Abstract
Walden Bello, Counterrevolution: The Global Rise of the Far Right (Agrarian Change and Peasant Studies) (Warwickshire: Practical Action Publishing), 2019, 196 pp.
Walden Bello’s Counterrevolution: The Global Rise of the Far Right intends to present a comprehensive work of counterrevolutionary experiences. The book analyses seven cases associated with counterrevolutionary characteristics from the early twentieth century to the present. It has nine chapters and one postscript that provide the reader with a detailed account of Post-First World War Fascist Italy, Post-Second World War Indonesia, Chile, Thailand, India, Philippines, America, Europe, and lastly, Brazil. Bello compares the examples of the Right’s rise in Global North and Global South by taking stock of capitalist transformation, role of peasants, urban middle class, illiberal trends, and their relationship with populism, fascism, and reaction.
Bello presents the book’s outline and its theoretical foundation in Chapter 1. He evaluates six national experiences of victorious counterrevolution from the Global South. He highlights the importance of classical theoretical works beginning with Karl Marx’s well-known The Eighteenth Brumaire of Louis Bonaparte. He refers to the works of Barrington Moore Jr, Nicolas Poulantzas, and Arno Mayer to figure out the role of the land-based elite, big bourgeoisie, peasants, and middle class in the rise of extreme or authoritarian right and fascism (p. 5).
Bello divides the theoretical consideration of counterrevolution into two categories: First, the ‘classical class-based counterrevolution’, in which elites and allied forces suppress the reformist or revolutionary attempts to change the social system. The second type of counterrevolution aims to overturn the ‘whole political and ideological paradigm’ (p. 9).
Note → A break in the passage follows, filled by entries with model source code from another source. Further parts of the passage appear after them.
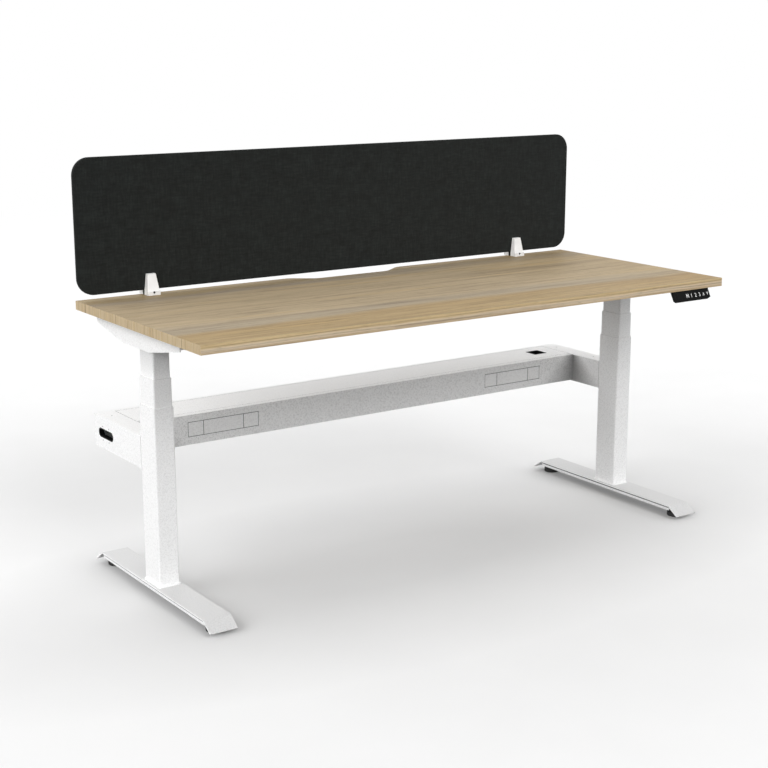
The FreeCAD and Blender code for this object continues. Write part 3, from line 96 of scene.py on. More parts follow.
class Finish:
    """One procedural material, built up a node at a time."""

    def __init__(self, name, **settings):
        self.material = bpy.data.materials.new(name)
        self.material.use_nodes = True
        self.tree = self.material.node_tree
        self.shader = self.tree.nodes["Principled BSDF"]
        self.coordinates = self.add("ShaderNodeTexCoord").outputs["Object"]
        for label, value in settings.items():
            self.shader.inputs[label.replace("_", " ")].default_value = value

    def add(self, kind, **properties):
        """A new node with some of its properties set."""
        node = self.tree.nodes.new(kind)
        for label, value in properties.items():
            setattr(node, label, value)
        return node

    def feed(self, socket, value):
        """A socket gets a link from another node, or a value of its own."""
        if isinstance(value, bpy.types.NodeSocket):
            self.tree.links.new(value, socket)
        else:
            socket.default_value = value

    def stretch(self, x, y, z, vector=None, shift=(0, 0, 0)):
        """A vector, or the object's coordinates, scaled along each axis and then shifted."""
        node = self.add("ShaderNodeMapping")
        self.feed(node.inputs["Vector"], vector or self.coordinates)
        node.inputs["Scale"].default_value = (x, y, z)
        node.inputs["Location"].default_value = shift
        return node.outputs["Vector"]

    def noise(self, vector, scale, detail=2.0, roughness=0.5, distortion=0.0):
        """Soft noise from 0 to 1."""
        node = self.add("ShaderNodeTexNoise")
        self.feed(node.inputs["Vector"], vector)
        node.inputs["Scale"].default_value = scale
        node.inputs["Detail"].default_value = detail
        node.inputs["Roughness"].default_value = roughness
        node.inputs["Distortion"].default_value = distortion
        return node.outputs["Fac"]

    def wave(self, vector, scale, axis):
        """Even waves along an axis, from 0 to 1."""
        node = self.add("ShaderNodeTexWave", bands_direction=axis)
        self.feed(node.inputs["Vector"], vector)
        node.inputs["Scale"].default_value = scale
        return node.outputs["Fac"]

    def ramp(self, value, *stops):
        """Colours laid out along a value, as pairs of a place and a colour."""
        node = self.add("ShaderNodeValToRGB")
        self.feed(node.inputs["Fac"], value)
        elements = node.color_ramp.elements
        while len(elements) < len(stops):
            elements.new(1.0)
        for element, (position, colour) in zip(elements, stops):
            element.position = position
            element.color = colour
        return node.outputs["Color"]

    def span(self, value, low, high, start=0.0, end=1.0):
        """A value carried from one range to another and kept inside it."""
        node = self.add("ShaderNodeMapRange")
        self.feed(node.inputs["Value"], value)
        ends = {"From Min": low, "From Max": high, "To Min": start, "To Max": end}
        for label, number in ends.items():
            node.inputs[label].default_value = number
        return node.outputs["Result"]

    def sum(self, operation, first, second):
        """One sum of two values."""
        node = self.add("ShaderNodeMath", operation=operation)
        self.feed(node.inputs[0], first)
        self.feed(node.inputs[1], second)
        return node.outputs["Value"]

    def mix(self, factor, first, second, blend="MIX"):
        """Two colours mixed."""
        node = self.add("ShaderNodeMix", data_type="RGBA", blend_type=blend)
        self.feed(node.inputs["Factor"], factor)
        self.feed(node.inputs["A"], first)
        self.feed(node.inputs["B"], second)
        return node.outputs["Result"]

    def tint(self, factor, colour, over):
        """A colour darkened by another one laid over it."""
        return self.mix(factor, colour, over, "MULTIPLY")

    def size(self, value):
        """A value without its sign."""
        return self.sum("ABSOLUTE", value, 0.0)

    def parts(self, vector):
        """A vector's X, Y and Z."""
        node = self.add("ShaderNodeSeparateXYZ")
        self.feed(node.inputs["Vector"], vector)
        return node.outputs[0], node.outputs[1], node.outputs[2]

    def direction(self):
        """The X, Y and Z of the way that the bare surface faces."""
        return self.parts(self.add("ShaderNodeNewGeometry").outputs["True Normal"])

    def length(self, vector):
        """A vector's length."""
        node = self.add("ShaderNodeVectorMath", operation="LENGTH")
        self.feed(node.inputs[0], vector)
        return node.outputs["Value"]

    def colour(self, value):
        """The surface's own colour."""
        self.feed(self.shader.inputs["Base Color"], value)

    def rough(self, value):
        """The surface's roughness."""
        self.feed(self.shader.inputs["Roughness"], value)

    def bump(self, height, depth, strength=1.0):
        """Small relief of a real depth in metres, on top of any relief before it."""
        node = self.add("ShaderNodeBump")
        self.feed(node.inputs["Height"], height)
        node.inputs["Distance"].default_value = depth
        node.inputs["Strength"].default_value = strength
        normal = self.shader.inputs["Normal"]
        if normal.is_linked:
            self.feed(node.inputs["Normal"], normal.links[0].from_socket)
        self.feed(normal, node.outputs["Normal"])


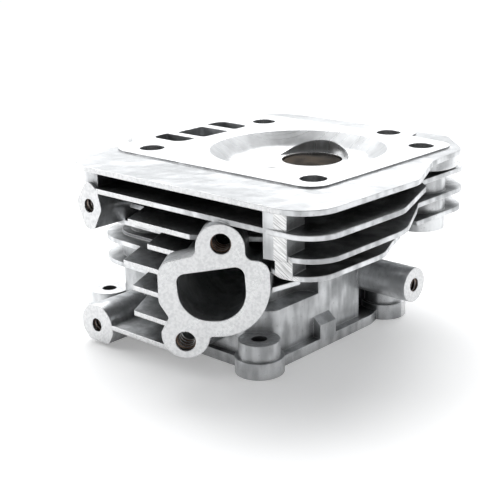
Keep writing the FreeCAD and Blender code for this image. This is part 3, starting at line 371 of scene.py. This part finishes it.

The liberal-democratic system and elites who support the system by diminishing the people’s well-being can provoke a counterrevolution. Fascist Italy, Indonesia, Chile, and Thailand offer examples of the first kind, whereas, currently India, the Philippines, contemporary Europe, and the United States suit the second category.
Bello shows in Chapter 2 why the analysis of Fascist Italy matters for this study. He asserts that the counterrevolution in post-war Italy stemmed from the countryside since landowners could not deal with farm workers’ unions and production cooperatives in towns except with the help of fascist paramilitary organisations. Chapter 3 demonstrates the apprehensiveness of the elites and the big bourgeoisie in the face of the rising communist movement and peasant unions. Communist Party of Indonesia (PKI) could mobilise its mass around a peaceful reformist strategy; however, the electoral road of PKI led to its own destruction by mass slaughter at the hands of the reactionaries in 1965–66 (pp. 24–25).
In the fourth chapter, Bello shifts his focus to Chile in the 1970s. As in Indonesia, an agrarian reform and collectivisation process by Popular Unity (UP) under the leadership of Salvador Allende threatened the dominant classes in Chile. The author underlines the fact that the middle class in Chile supported the violent suppression of Allende’s regime and the resultant military dictatorship.
Bello examines Thailand in the fifth chapter. This offers an interesting cave of ‘revolution and counterrevolution reloaded’. Despite the democratic forces’ large popular base, the Thai elites relied on the army to overthrow democracy in the name of the banner of ‘Nation-Religion-King.
Chapter 6 discusses the triumph of Narendra Modi’s Bharatiya Janata Party (BJP) in India. Narendra Modi, who based himself on the RSS-led ideology of Hindu ‘nationalism’, used religion as a means of overthrowing the established order of secularism. The author thinks the BJP’s triumph rested on the support of the conservative elements that were losing their status with globalisation and liberal democracy.
The Philippines, as the last example from Asia in the book, is evaluated in the context of Rodrigo Duterte’s original fascist actions. In contrast to the ordinary way of fascism, Duterte reversed the trajectory, and he directly attacked drug users and dealers. The author identifies Duterte’s way as blitzkrieg fascism replacing creeping fascism (p. 109).
The eighth chapter presents Bello’s analysis of the rise of the right in the Global North. Bello points out that the case of Donald Trump, Viktor Orban, and Marine Le Pen offer examples of the right’s attack on the neo-liberal agenda. The title of Chapter 8 reads ‘Right eats Left’s lunch’, because he feels these leaders could respond thus to the resentment of masses against neo-liberalism and globalisation (p. 127).
The book shares a new perspective by interpreting the rise of the right through the dialectics of revolution and counterrevolution. The author revisits such concepts as fascism, populism, globalisation, and neoliberalism, as representing different aspects of counterrevolution. The author collects data on what he regards as counterrevolutions at different times and places these in order to trace their common features, underlining the role of the countryside. The fact that the author himself is engaged in a political struggle in the Philippines offers one reason that makes his point of view unusually interesting. He is naturally concerned with the threat of counterrevolution and tries to establish how the left should reinforce itself by learning from its failures (and successes) in the past.